ABSTRACT

By the early twenty-first century, East Asian socialist (or “communist”) regimes that had been established some 50 years earlier still survive. In a retrospective view, this is one of the most intriguing phenomena of the post-World War II world, for at that time-and to a certain extent even today-continental East Asia did not have the fully developed infrastructures needed according to Marx to build socialism. These include urbanization, industrialization, advanced capitalism, and a sophisticated bourgeois society, not to mention an exploited proletariat-all typical of Western Europe as early as the nineteenth century. Soviet and East European socialist regimes that had been built on less advanced socio-economic foundations (supposed to be more solid and stable) collapsed by the early 1990s. On the other hand, East Asian socialism, which has diverged from the Marxist model and even contradicted it both in theory and in practice, has still managed to survive and to preserve-albeit with many modifications-communist party rule. The reasons for the initial absorption of socialism in East Asia, the later consolidation of Marxism-Leninism (communism), and its heretofore survivability are diverse and complex, and fall beyond the scope of this chapter-save one.

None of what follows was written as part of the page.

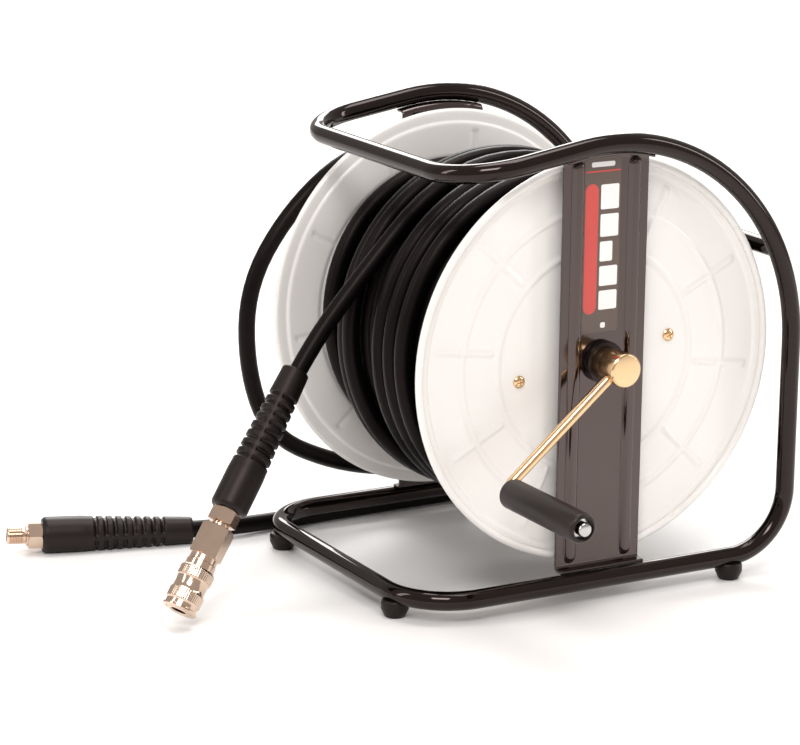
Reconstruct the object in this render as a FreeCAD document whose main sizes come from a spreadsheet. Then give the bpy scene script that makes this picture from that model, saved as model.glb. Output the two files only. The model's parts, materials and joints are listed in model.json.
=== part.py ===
import FreeCAD, Part
import math
import os

import Sketcher
from FreeCAD import Placement, Rotation, Vector

# Portable hand-crank hose reel in a bent-tube cage.
# Every piece is drawn about the axle: X to the rear, Y to the far (swivel) side,
# Z up, with the axle's middle at zero. One shift then stands the cage on the floor.
SIZES = {
    # cage
    "axle_height": 178.8,
    "foot_height": 10,
    "tube_radius": 7,
    "tube_wall": 1.5,
    "bend_radius": 48,
    "loop_radius": 161,
    "loop_y": 128,
    "joint_y": 60,
    "handle_inset": 39,
    "handle_drop": 18,
    "front_x": -154,
    "cross_radius": 6.5,
    "cross_angle": 26,
    # side plates and bushes
    "plate_y": 119,
    "plate_half_width": 35.5,
    "plate_thickness": 2,
    "lip_depth": 9,
    "weld_gap": 0.05,
    "rib_x": 23.8,
    "rib_half_width": 4.4,
    "rib_height": 3.5,
    "rib_end": 144,
    "bush_sleeve": 13,
    "bush_flange": 15.5,
    "bush_flange_depth": 6,
    "bush_inner_depth": 2.6,
    "label_width": 30.6,
    "label_length": 128,
    "label_thickness": 0.3,
    "label_x": -3.3,
    "label_low": 22,
    # feet
    "foot_top_radius": 10.2,
    "foot_base_radius": 7.4,
    "foot_saddle": 2.5,
    "foot_front_y": 90,
    "foot_rear_x": 112,
    "foot_screw_head": 3.6,
    "foot_screw_radius": 2,
    "foot_recess": 3,
    "foot_clearance": 0.1,
    # drum
    "flange_radius": 150,
    "flange_bead": 2.8,
    "flange_bore": 15,
    "flange_border": 11,
    "flange_step": 1.5,
    "sheet": 1.5,
    "drum_half": 107,
    "core_radius": 78,
    "screw_pitch": 64.5,
    "screw_tilt": 9.4,
    "screw_radius": 2,
    "screw_head": 4.7,
    "screw_head_height": 2.8,
    "screw_length": 9,
    "screw_clearance": 0.2,
    "outlet_y": 92,
    "outlet_radius": 6,
    "outlet_bore": 3.5,
    # axle
    "shaft_radius": 10,
    "shaft_bore": 4,
    "running_clearance": 0.06,
    "collar_radius": 14,
    "collar_depth": 3.6,
    "journal_radius": 8,
    "journal_end": 150,
    "spigot_end": 146,
    "shoulder_y": 126,
    "washer_radius": 14.5,
    "washer_gap": 0.3,
    "ring_groove": 1.35,
    "ring_section": 0.62,
    # crank
    "hub_radius": 12.5,
    "hub_end": 152,
    "hub_gap": 0.4,
    "arm_y": 141,
    "arm_length": 121.9,
    "arm_angle": 220.2,
    "rod_radius": 4,
    "rod_bend": 9,
    "rod_inset": 8.2,
    "grip_start": 150.4,
    "grip_length": 95.6,
    "grip_radius": 11,
    "grip_recess": 7.6,
    "grip_recess_depth": 6,
    "grip_washer": 7.1,
    "grip_nut": 5,
    "grip_nut_length": 7.8,
    "set_screw_radius": 3,
    "set_screw_offset": 5,
    # swivel
    "swivel_radius": 12,
    "swivel_end": 156,
    "swivel_gap": 0.3,
    "branch_radius": 8,
    "branch_end": 26,
    "ferrule_length": 20,
    "ferrule_radius": 9.5,
    # hose
    "hose_radius": 6.75,
    "winding_full": 133,
    "winding_middle": 121,
    "winding_low": 109.5,
    "winding_gap": 0.3,
    "lane_y": 12,
    "lane_radius": 126.5,
    "lane_gap": 0.6,
    "lane_start": 65,
    # bend restrictors and their fittings
    "sleeve_length": 116,
    "sleeve_small": 10.3,
    "sleeve_big": 14,
    "sleeve_mouth": 8,
    "sleeve_mouth_depth": 14,
    "sleeve_clearance": 0.15,
    "hose_insert": 50,
    "groove_start": 20,
    "groove_pitch": 7.4,
    "groove_width": 2.4,
    "groove_depth": 1.5,
    "stem_radius": 10,
    "fitting_bore": 4,
    "hex_flats": 19,
    "hex_length": 11,
    "hex_gap": 0.3,
    "thread_radius": 6.58,
    "thread_length": 12,
    "neck_radius": 8,
    "neck_length": 4,
    # quick coupler
    "adapter_thread": 6.4,
    "adapter_thread_length": 9,
    "adapter_neck_length": 3,
    "body_flats": 21.5,
    "body_length": 29,
    "barrel_radius": 9.6,
    "barrel_length": 38.5,
    "mouth_radius": 6.15,
    "mouth_depth": 24,
    "throat_radius": 5.7,
    "throat_length": 8,
    "chamber_radius": 7,
    "chamber_depth": 44,
    "sleeve_gap": 0.08,
    "sleeve_start": 5,
    "slider_length": 33,
    "slider_radius": 13.1,
    "slider_waist": 12.4,
    "pocket_radius": 11.4,
    "pocket_length": 15,
    "land_clearance": 0.1,
    "spring_seat": 7,
    "ball_radius": 1.5,
    "ball_depth": 9.5,
    "poppet_clearance": 0.3,
    "valve_length": 8,
    "valve_nose": 3.9,
    "spring_wire": 0.45,
}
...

It relates to the role of Japan and to the implications of its 1905 victory over Russia. This victory has ended the era of moderation and reformism in East Asian political activism and paved the way for radical and revolutionary modes of thinking and acting. This is true of the main East Asian countries that were later to become communist, namely Vietnam and China, as well as of Russia and-primarily and paradoxically-of Japan, though it has never become communist.